As Saddam Hussein came into power in 1979, the INLA began to weaken. One of the causes came from Hussein directing the country's money towards the Iran–Iraq War (1980–1989). "Political appointees and Ba'ath loyalists directed the INLA under Saddam Hussein, and a budget freeze in 1980 ended all new material acquisitions for the remaining years of Saddam's regime". Through the next two decades, many of the notable institutions of Iraq, including INLA, continued to falter, especially in the wake of the 2003 Iraq war.

=== Iraq War ===
"In April of 2003, the National Library and Archives (Dar al-Kutub wa al-Watha'Iq), which was located directly across from the Ministry of Defense, had been burned and looted". The burning and looting appeared to have taken place on two occasions: April 10 and April 12–13. These fires were set professionally with accelerants. A report was later given by Saad Eskander, the director–general of the National Library and Archive, regarding the destruction. He noted that three days before the invasion, library staff were told to destroy all archival material related to the Ba'athist rule. Eskander also reported that the destruction was performed by "a mix of poor people looking for a quick profit, along with regime loyalists intent on destroying evidence of atrocities".

American archeologists and academics warned the US military of the location and importance of protecting Iraq's museums and libraries. However, during the occupation of Baghdad the American military forces placed hundreds of troops at 2 main locations in Baghdad—The Ministry of Interior and The Ministry of Oil; neglecting Iraq's museums, libraries and other institutions. It was noted that US troops were positioned right across the road from the library in the Ministry of Defense but orders were withheld to intervene with troops replying "we are soldiers, not policemen," when requested to help.

Due to an iron door having been locked, most of the damage occurred in the main reading room and lobby of the building. "After the first round of destruction, staff and volunteers associated with a cleric named `Abd al-Mun'im welded the door shut and removed as many books as they could transport to the cleric's al-Haqq Mosque in Sadr (formerly Saddam) City." In total, an estimated 60 percent of its total archival materials, 25 percent of its books, newspapers, rare books, and most of its historical photographs and maps were destroyed.

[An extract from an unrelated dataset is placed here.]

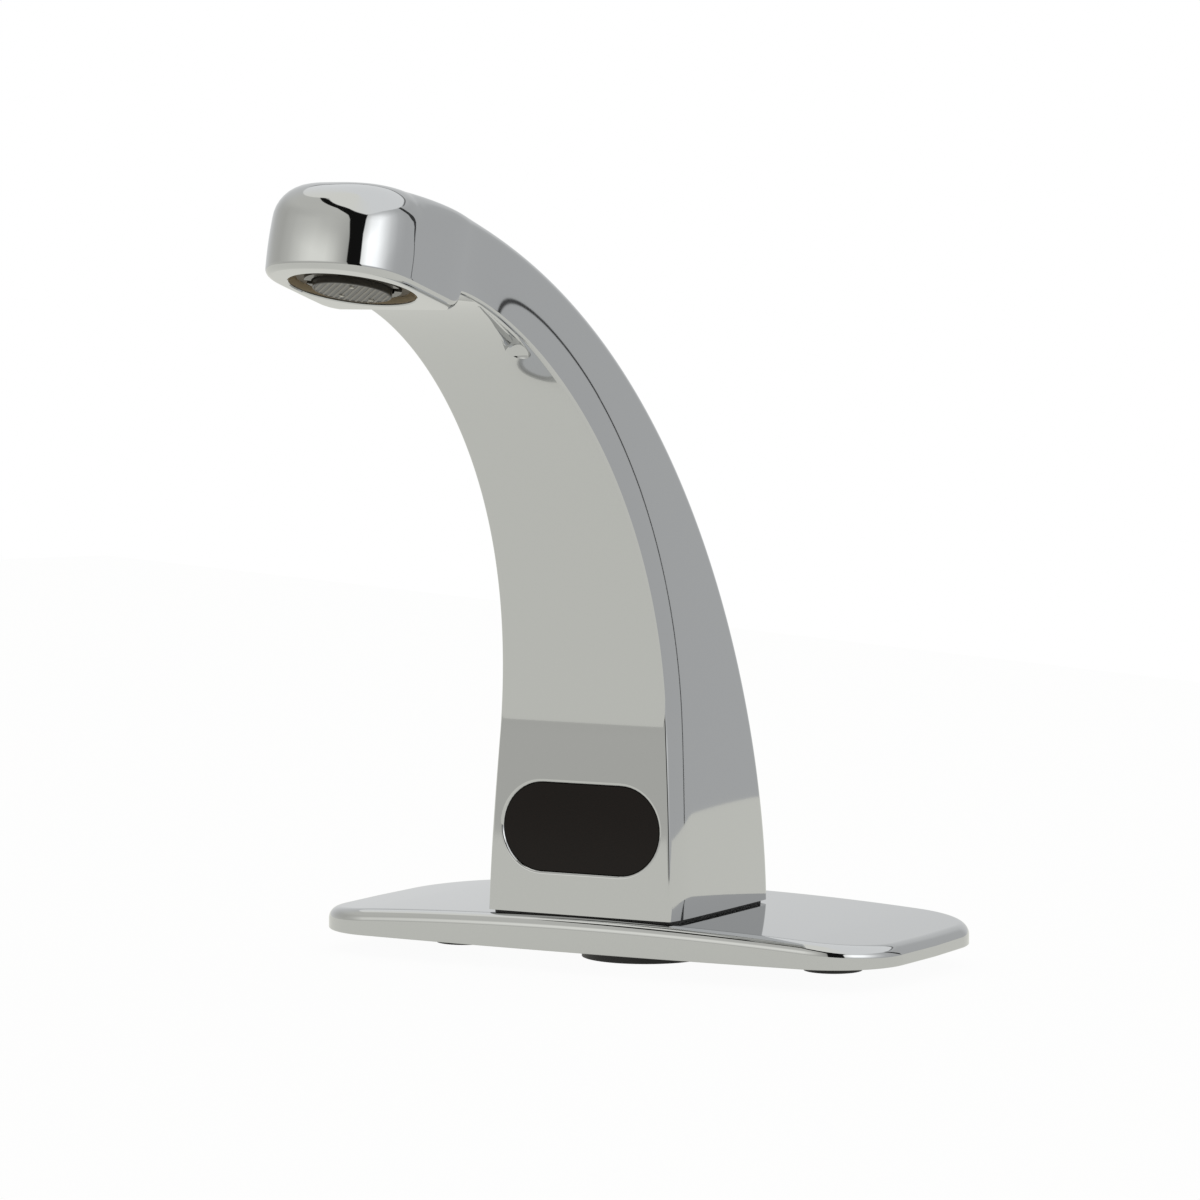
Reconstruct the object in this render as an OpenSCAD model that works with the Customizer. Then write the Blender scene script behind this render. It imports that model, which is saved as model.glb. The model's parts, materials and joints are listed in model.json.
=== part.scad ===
// Deck-mounted sensor tap. The deck plate's middle is the origin, on the deck's surface.
// +X is to the right, -Y is to the front, where the spout reaches, and +Z is up.

/* [Deck plate] */
// Length of the plate along X
plate_length = 155.4; // [150:0.2:164]
// Width of the plate at its middle
plate_width = 72.4; // [70:0.2:80]
// Height of the plate at its middle
plate_thickness = 8.2; // [7.6:0.1:9]
// How much lower the plate's top is at its ends
plate_crown = 3.1; // [2:0.1:3.4]
// How far each long side bows out at its middle
plate_side_bow = 3; // [1:0.2:4]
// How far each end bows out at its middle
plate_end_bow = 0.5; // [0.2:0.1:1]
// Radius of the plate's corners, seen from above
plate_corner_r = 18.8; // [14:0.2:22]
// Rounding of the plate's top edge
plate_edge_r = 3; // [1.5:0.1:3.4]
// Wall of the hollow plate
plate_wall = 2.2; // [1.8:0.1:2.6]
// Thickness of the foam gasket under the plate
plate_gasket_h = 1.8; // [1.4:0.1:2]
// Distance between the outer holes of the deck
deck_centres = 101.6; // [98:0.2:104]

/* [Body] */
// Width of the body at its foot
body_width = 50.4; // [49:0.2:53]
// From the middle of the plate to the front of the body's foot
body_front = 33.3; // [32.5:0.1:34]
// From the middle of the plate to the back of the body's foot
body_back = 16.8; // [16:0.2:19]
// Gap between the plate and the body's foot, filled by the gasket
body_seam = 0.35; // [0.2:0.05:0.6]
// Wall of the casting
body_wall = 2.6; // [2.2:0.1:2.8]
// Rounding of the long edges at the front
front_edge_r = 0.5; // [0.4:0.1:2]
// Rounding of the long edges at the back
back_edge_r = 2.7; // [1.5:0.1:4]
// How far each side swells between its edges
side_swell = 0.6; // [0:0.1:1]

/* [Spout] */
// From the middle of the plate to the middle of the outlet
reach = 133.7; // [126:0.5:142]
// Height of the outlet's middle above the deck
outlet_z = 157.1; // [150:0.5:166]
// Tilt of the outlet's plane, nose up
outlet_tilt = 15; // [12:1:18]
// Width of the head
head_width = 34.3; // [33:0.1:35.5]
// From the middle of the outlet to the tip of the nose
nose_reach = 19.6; // [19:0.2:22]
// From the middle of the outlet to the back of its pad
pad_back = 17.7; // [17:0.1:19]
// How far the pad stands below the arch
pad_step = 3.8; // [3:0.1:4.5]
// Height of the head above its pad
head_height = 21.6; // [20.8:0.1:23]
// How much lower the head is at its nose
nose_drop = 0.5; // [0.2:0.1:1.4]
// Rounding of the head's top edge at the nose
nose_edge_r = 9.5; // [7:0.5:10.5]
// Radius of each teardrop hollow at its round end
hollow_r = 4; // [2.5:0.1:4.2]

/* [Sensor] */
// Height of the window's middle above the deck
window_z = 29.1; // [28.6:0.1:31]
// How much wider and higher the window's flange is than the window
window_lip = 1.34; // [1:0.02:3]
// Height of the window
window_h = 21.1; // [19:0.1:21.5]
// How far the window lies behind the body's face
window_recess = 0.5; // [0.2:0.1:0.8]
// Depth of the sensor's housing
housing_depth = 8.4; // [7.6:0.1:8.8]

/* [Base insert] */
// Diameter of the spigot that enters the deck's middle hole
spigot_d = 30.8; // [30.4:0.2:32]
// How far the spigot and the plugs reach below the deck's surface
spigot_drop = 5; // [3:0.5:8]
// Thickness of the insert's flange
flange_h = 5; // [4:0.5:5.5]
// Tapping hole of the studs' thread, M6
stud_hole_d = 5; // [4.8:0.1:5.2]
// Distance between the two studs
stud_spacing = 20.4; // [20:0.1:21]
// Tapping hole of the inlet's thread, M10 x 1
inlet_hole_d = 9; // [8.6:0.1:9.2]
// Diameter of the plugs in the outer holes
plug_d = 14; // [12:0.5:16]

/* [Outlet] */
// Diameter of the recess round the outlet insert
mouth_d = 28.2; // [27.8:0.1:28.6]
// Diameter of the outlet insert, M21.5 x 1
aerator_d = 21.5; // [21:0.1:21.9]
// How far the insert lies behind the mouth
aerator_recess = 0.9; // [0.6:0.1:1.4]

/* [Valve] */
// Bore of the valve's piston
piston_d = 16; // [15:0.5:17]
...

Included in the rare volumes and documents lost was one of the oldest copies of the Quran.

Before the destruction, the library and archives were reported to have held 417,000 books, 2,618 periodicals dating from the late Ottoman era to modern times, and a collection of 4,412 rare books and manuscripts. "According to Eskander, Saddam loyalists burned the entirety of the Republican Archive, which contained the records of the Ba'athist regime between the years 1958 and 1979. Also completely destroyed were the Ba'athist court proceedings detailing the charges against and trials of party opponents. Records of Iraq's relations with its neighbors, including Iran, Syria, Jordan, and Saudi Arabia, are missing. Iraq has accused neighbouring countries of stealing sections of its national archives. In addition to these documents, which would have been of great interest to Iraqi citizens as well as to historians, the INLA lost records and documents from the Ottoman reign, the British occupation, the monarchical era, and much more. The destruction or loss of these materials, according to Eskander, did not occur only during the April 2003 attacks".

In November 2003, the U.S. Library of Congress sent a team to Baghdad that, among other things, also visited the library in its fire damaged state. They entered the building and visited the stacks of the library, which were hidden behind a metal door.

=== Restoration and philosophy ===
Saad Eskander, director of the library and archives since 2003 to 2015, has been keeping a diary through the British Library's website, with entries starting in November 2006. His entries document the events covering the library and archive's restoration. By 2007, the center "had already become a safe haven for intellectual activity, fully accessible to the public, with a state-of-the-art computer center". In addition, there is also a facility for transferring documents to microfilm, a cataloging operation, and a department that locates documents from Iraqi government ministries. Having been a major player in the history of Iraq, the British Library was able to help the reconstruction, by providing microfilm copies of rare books and microfiche copies of documents relating to the administration of Iraq from 1914 to 1921 that were held by the British in India. Despite the fact that five staff members have been killed, along with the library closing for days at a time due to heavy fighting, Eskander says he sees the institution as "an important source of uniting and unifying the country." In another interview in 2008, Eskander expanded on this theme. "Culture is important, especially secular culture and especially an institution that documents the cultural and scientific achievements of a nation. The country was on the verge of dismemberment and institutions like us and like the Iraqi Museum (National Museum of Iraq) could play a role in the fact that they provide common symbols to all Iraqis. We are not a sectarian institution; we are a national institution."

Almost five years later, in 2012, Eskander reflected again on the critical importance of cultural institutions, and stated "Primary, intermediate, and high school libraries have not been functioning throughout the course of the war. Policymakers still think that they will win the war against terrorism by the mere use of force, not through spreading humanistic and tolerant cultural values. Our experience proves that progressive culture is vital to the winning of the war against terrorism. Libraries, archives, and museums have a role to play in the formation of true national identity; an identity transcends religious, regional, and ethnic boundaries. A clear-cut and inclusive national identity is what Iraq has been lacking since the British left their mark on the country after World War I. Unfortunately, no importance is attached to the role that the library can play in an emerging young democracy, or in a country where its social fabric is disintegrating rapidly." Yet, in the same article, Eskander mentions that "the library is the only national institution that is always willing to assist, unconditionally, other educational or cultural organizations. We have built a good reputation throughout Iraq. We have representatives in every province whose task is to work closely with provincial cultural and educational institutions."